How long will all this take? Fr. Ratzinger expected “hard going” and a “long and wearisome” process. Even so, the title of his talk was “What Will the Church Look Like in 2000.” He (or whoever assigned the title) was evidently something of an optimist.

Since the time Fr. Ratzinger presented his address the sexual, financial, and doctrinal disorders in the Church – not to mention the worldliness, clericalism, bureaucratization, rejection of the need for personal discipline and practical reform of life – has compounded the liberationist tendency to treat the Church’s basic mission as secular politics and social services. The prospects for reform seem to have gotten worse. The laity have fallen away, Church leadership seems at times to have collapsed, and the purification Fr. Ratzinger foresaw appears hardly to have begun.

But who knows? Life goes on, and tomorrow is another day. Exposure of evil does not always mean evil is becoming worse. And, beyond the corruptions, there are counter-movements and signs of new life – some evident, and some invisible to people who spend too much time reading Twitter and weblogs.
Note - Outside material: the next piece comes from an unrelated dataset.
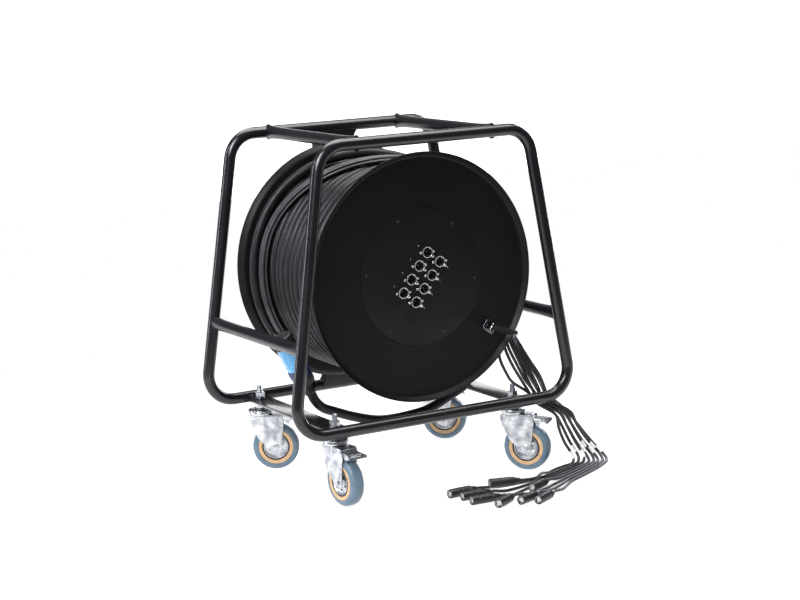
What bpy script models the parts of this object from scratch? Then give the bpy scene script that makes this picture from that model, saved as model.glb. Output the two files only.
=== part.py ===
# Network cable reel on a wheeled tube frame: frame, four braked swivel casters, cantilevered drum with a
# socket panel and a folding crank, wound trunk cable with its loose plug end, and eight thin tails.
# Units are metres, +Z is up, the crank and the sockets face -Y and the floor is Z = 0.
import math

import bmesh
import bpy
from mathutils import Matrix, Vector

# Fit between pieces that touch
GAP = 0.0003

# Frame tubes: two trapezoidal loops that lean towards each other
TUBE_RADIUS = 0.0125
LOOP_BOTTOM_WIDTH = 0.662
LOOP_TOP_WIDTH = 0.484
LOOP_BOTTOM_HEIGHT = 0.157
LOOP_TOP_HEIGHT = 0.725
LOOP_BOTTOM_SPACING = 0.414
LOOP_TOP_SPACING = 0.389
LOOP_BEND_RADIUS = 0.058
LOOP_BEND_STEPS = 6

# Cross tubes, pressed oval at their welded ends
TOP_CROSS_OFFSET = 0.158
SIDE_CROSS_HEIGHT = 0.330
FLARE_LENGTH = 0.075
FLARE_HALF_HEIGHT = 0.0155
FLARE_HALF_WIDTH = 0.0085

# Flat bars that carry the casters
BAR_WIDTH = 0.048
BAR_THICKNESS = 0.005
BAR_TOP_HEIGHT = 0.155

# Rear upright, a channel that opens to the rear
UPRIGHT_WIDTH = 0.090
UPRIGHT_DEPTH = 0.025
UPRIGHT_WALL = 0.004
UPRIGHT_FRONT = 0.1865
UPRIGHT_FLARE = 0.010

# Drum
DRUM_AXIS_HEIGHT = 0.437
DRUM_TURN = math.radians(-37.5)
FLANGE_RADIUS = 0.257
LIP_WIDTH = 0.011
LIP_DEPTH = 0.012
SHEET = 0.002
FRONT_FLANGE_FACE = 0.156
REAR_FLANGE_FACE = 0.161
BARREL_RADIUS = 0.150
BARREL_RING_RADIUS = 0.112
BULKHEAD_DEPTH = 0.100
DRUM_STEPS = 48
BARREL_STEPS = 32

# Axle and bearing hub
AXLE_RADIUS = 0.015
AXLE_PLATE_RADIUS = 0.045
AXLE_PLATE_THICKNESS = 0.008
AXLE_WASHER_RADIUS = 0.024
AXLE_WASHER_THICKNESS = 0.006
HUB_RADIUS = 0.030
HUB_PLATE_RADIUS = 0.055
HUB_PLATE_THICKNESS = 0.005
AXLE_STEPS = 20

# Socket panel
PANEL_RADIUS = 0.142
SOCKET_ROW_SPACING = 0.0365
SOCKET_COLUMN_SPACING = 0.0325
SOCKET_COLUMNS = 4
SOCKET_PLATE_LENGTH = 0.031
SOCKET_PLATE_WIDTH = 0.026
SOCKET_PLATE_THICKNESS = 0.0015
SOCKET_COLLAR_RADIUS = 0.0118
SOCKET_COLLAR_HEIGHT = 0.0035
SOCKET_BORE_RADIUS = 0.0098
SOCKET_BORE_DEPTH = 0.014
SOCKET_REAR_DEPTH = 0.020

# Folding crank
CRANK_RADIUS = 0.202
CRANK_BASE_LENGTH = 0.030
CRANK_BASE_WIDTH = 0.024
CRANK_BASE_THICKNESS = 0.003
CRANK_PIN_HEIGHT = 0.0125
CRANK_PIN_RADIUS = 0.0025
CRANK_EAR_THICKNESS = 0.003
CRANK_EYE_WIDTH = 0.009
CRANK_EYE_RADIUS = 0.0065
CRANK_ROD_RADIUS = 0.003
GRIP_RADIUS = 0.0068
GRIP_LENGTH = 0.074
GRIP_START = 0.010
CRANK_CAP_THICKNESS = 0.003

# Cable winding
TRUNK_RADIUS = 0.010
WINDING_RADIUS = 0.2163
WINDING_EDGE_GAP = 0.0005
WINDING_TURNS = 14
WINDING_POINTS_PER_TURN = 20

# Loose end of the trunk cable: its last turn lies on the winding from the lower left over the top to the right,
# then it hangs off, passes under the drum between the frame's lower tubes and climbs to the plug, which leans on
# the left cross tube. Rows are across and up.
TRUNK_PLANE = -0.030
TRUNK_SEAT = 0.0212
TRUNK_LEAD_TURN = math.radians(216)
TRUNK_LEAD_STEPS = 24
TRUNK_LEAD_CROSSING = math.radians(150)
TRUNK_LEAD_SHIFT = 0.162
TRUNK_ROUTE = [
    (0.2365, 0.370), (0.2360, 0.330), (0.2220, 0.260), (0.1950, 0.200), (0.1720, 0.165), (0.1360, 0.148),
    (0.0840, 0.127), (0.0340, 0.120), (-0.0370, 0.120), (-0.0990, 0.136), (-0.1450, 0.154), (-0.1740, 0.167),
]
PLUG_START = (-0.2000, 0.203)
PLUG_END = (-0.2635, 0.330)
PLUG_RADIUS = 0.0215
PLUG_GLAND_LENGTH = 0.044
PLUG_BODY_LENGTH = 0.073
PLUG_CAP_RADIUS = 0.0230
PLUG_CAP_LENGTH = 0.024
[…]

No doubt there are others that are hidden from almost everyone. “The kingdom of God,” we are told, “cometh not with observation.” And, as always, there continue to be people who discover the Church as an island of life in a desert. As a convert, I’m one of them.

So, what do we do? Whatever the future may hold – whatever may be happening on TV, the Internet, or behind the scenes entirely – we should follow the way Fr. Ratzinger pointed out fifty years ago. We should be constantly overcoming that within ourselves which makes us “scarcely able any longer to become aware of God.” This is, quite certainly, the way that points to a better future for the Church.